Hi there,

I already asked at my employee company (Red Hat) and Ask Fedora, so far got no useful answers. I even created a bug on Fedora (link later in this message)

I’m a long time Fedora user and occasional Inkscape user. My main use of inkscape is post-processing of SVG files generated by online tools such as google slides. On Fedora 40 and Inkscape 1.3.2 I find that Firefox and Google Chome cannot render SVGs from Inkscape. They display an empty/white page. And Eye of Gnome displays the same files as an empty transparent background.

Issues and workarounds I found on google, such as exporting to SVG 1.1 and configuring preferences related to paths on SVG 1.1 didn’t make any difference.

To check that I was not crazy, I created a VM with Inkscape 1.1.1 (from RHEL 9) and files from that, strarting from the same google slide, work well on both the older Firefox in that VM and the newer Firefox on my Fedora machine. It seems to be an issue from Inkscape itself.

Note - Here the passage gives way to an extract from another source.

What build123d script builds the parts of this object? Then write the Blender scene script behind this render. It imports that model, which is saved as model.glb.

It may be someting specific to SVG files creates from Google Slides. Funny thing is that, a few months ago, SVGs from google wouldn’t display in web browser, and would work only after cleaning from Inkscape. Now it’s the opposite: the files from google do work as-is, but stop working after cleaning from Inkscape.

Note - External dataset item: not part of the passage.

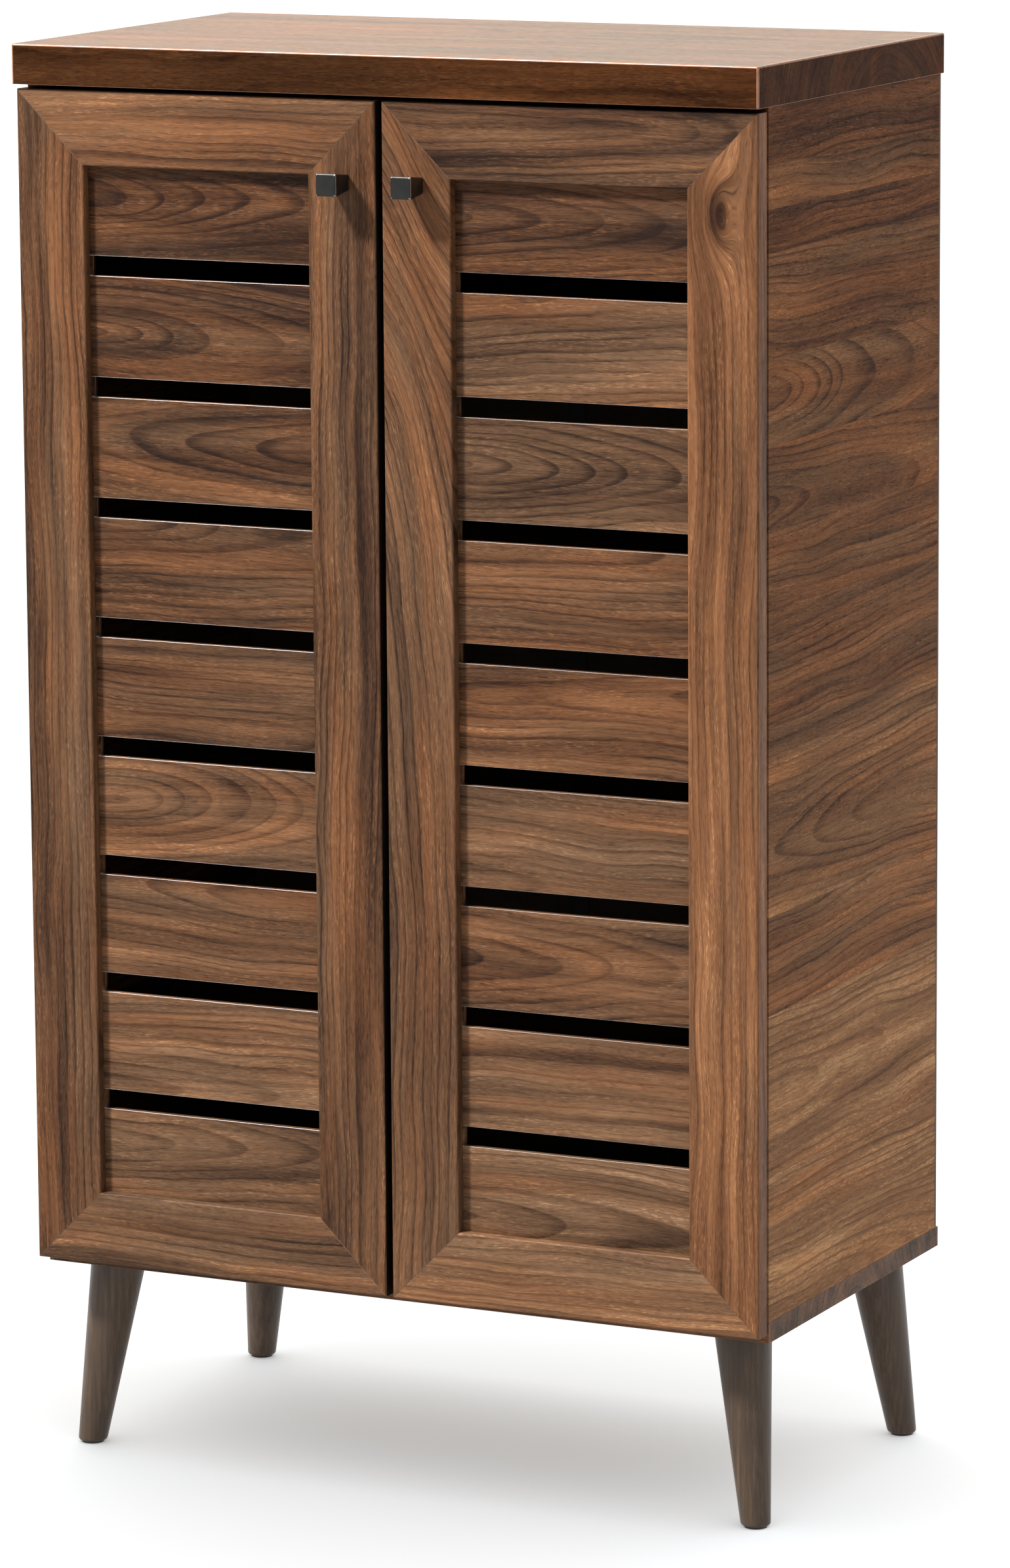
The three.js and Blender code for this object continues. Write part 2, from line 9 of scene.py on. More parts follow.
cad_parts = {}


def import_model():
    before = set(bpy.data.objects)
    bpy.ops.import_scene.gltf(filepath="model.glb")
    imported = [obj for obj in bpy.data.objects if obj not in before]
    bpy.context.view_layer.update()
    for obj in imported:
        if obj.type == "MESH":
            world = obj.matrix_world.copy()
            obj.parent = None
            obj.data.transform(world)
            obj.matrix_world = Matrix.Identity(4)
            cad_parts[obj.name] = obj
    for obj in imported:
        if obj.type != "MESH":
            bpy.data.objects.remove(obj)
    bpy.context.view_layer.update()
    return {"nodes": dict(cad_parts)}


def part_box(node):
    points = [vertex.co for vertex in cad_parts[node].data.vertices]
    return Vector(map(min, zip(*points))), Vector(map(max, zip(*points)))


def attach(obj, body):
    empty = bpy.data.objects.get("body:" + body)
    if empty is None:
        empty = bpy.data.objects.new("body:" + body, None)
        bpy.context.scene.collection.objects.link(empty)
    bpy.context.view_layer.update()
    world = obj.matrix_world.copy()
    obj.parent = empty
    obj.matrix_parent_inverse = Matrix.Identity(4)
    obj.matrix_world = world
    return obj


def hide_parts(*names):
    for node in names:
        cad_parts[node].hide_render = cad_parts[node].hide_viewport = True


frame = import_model()
nodes = frame["nodes"]

MM = 0.001


# ---------------------------------------------------------------- node trees


def srgb(red, green, blue):
    """A linear colour from 0-255 display values."""

    def linear(value):
        value /= 255
        return value / 12.92 if value <= 0.04045 else ((value + 0.055) / 1.055) ** 2.4

    return (linear(red), linear(green), linear(blue), 1)


class Tree:
    """Adds nodes to a node tree; any input may be a number, a vector or another node's socket."""

    def __init__(self, tree):
        self.tree = tree

    def node(self, kind, **settings):
        made = self.tree.nodes.new(kind)
        for name, value in settings.items():
            setattr(made, name, value)
        return made

    def feed(self, socket, value):
        if isinstance(value, bpy.types.NodeSocket):
            self.tree.links.new(value, socket)
        else:
            socket.default_value = value

    def math(self, operation, *values):
        made = self.node("ShaderNodeMath", operation=operation)
        for socket, value in zip(made.inputs, values):
            self.feed(socket, value)
        return made.outputs[0]

    def add(self, a, b):
        return self.math("ADD", a, b)

    def sub(self, a, b):
        return self.math("SUBTRACT", a, b)

    def mul(self, a, b):
        return self.math("MULTIPLY", a, b)

    def mul_add(self, a, b, c):
        return self.math("MULTIPLY_ADD", a, b, c)

    def vector(self, x, y, z):
        made = self.node("ShaderNodeCombineXYZ")
        for socket, value in zip(made.inputs, (x, y, z)):
            self.feed(socket, value)
        return made.outputs[0]

    def split(self, vector):
        made = self.node("ShaderNodeSeparateXYZ")
        self.feed(made.inputs[0], vector)
        return made.outputs

    def noise(self, vector, scale=1.0, detail=2.0, rough=0.5):
        """Noise from 0 to 1, mostly near 0.5."""
        made = self.node("ShaderNodeTexNoise")
        self.feed(made.inputs["Vector"], vector)
        self.feed(made.inputs["Scale"], scale)
        self.feed(made.inputs["Detail"], detail)
        self.feed(made.inputs["Roughness"], rough)
        return made.outputs[0]

    def span(self, value, low, high, to_low=0.0, to_high=1.0, smooth=False):
        made = self.node("ShaderNodeMapRange")
        made.interpolation_type = "SMOOTHSTEP" if smooth else "LINEAR"
        for socket, number in zip(made.inputs, (value, low, high, to_low, to_high)):
            self.feed(socket, number)
        return made.outputs[0]

    def ramp(self, value, stops):
        made = self.node("ShaderNodeValToRGB")
        self.feed(made.inputs[0], value)
        elements = made.color_ramp.elements
        while len(elements) < len(stops):
            elements.new(1)
        for element, (position, colour) in zip(elements, stops):
            element.position = position
            element.color = colour
        return made.outputs[0]

    def mix(self, factor, a, b, blend="MIX"):
        made = self.node("ShaderNodeMix", data_type="RGBA", blend_type=blend)
        self.feed(made.inputs["Factor"], factor)
        self.feed(made.inputs["A"], a)
        self.feed(made.inputs["B"], b)
        return made.outputs["Result"]

    def bump(self, height, distance):
        made = self.node("ShaderNodeBump")
        self.feed(made.inputs["Height"], height)
        self.feed(made.inputs["Distance"], distance)
        return made.outputs[0]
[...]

I opened 2313610 – SVG files from Inkscape don't render in a web browser (nor eog) 4 on Fedora bugs about this issue. It contains two test files, one the export from google slides, other after edits by Inkscape.

On the Fedora forums, someone proposed a proprietary tool, Boxy SVG. It can take the file from google slides and make edits, and the results from it work on both EoG and Firefox. But it lacks many features I'm used to from Inkscape, and I'd prefer staying with open source software. And Boxy fails to display files from Inkscape, displaying an empty write rectangle, just like firefox and chrome do.

So is this a bug or regression with Inkscape itself? Or something specific to Fedora's build? I got the same issues with both the Flatpack and the RPMs from Fedora.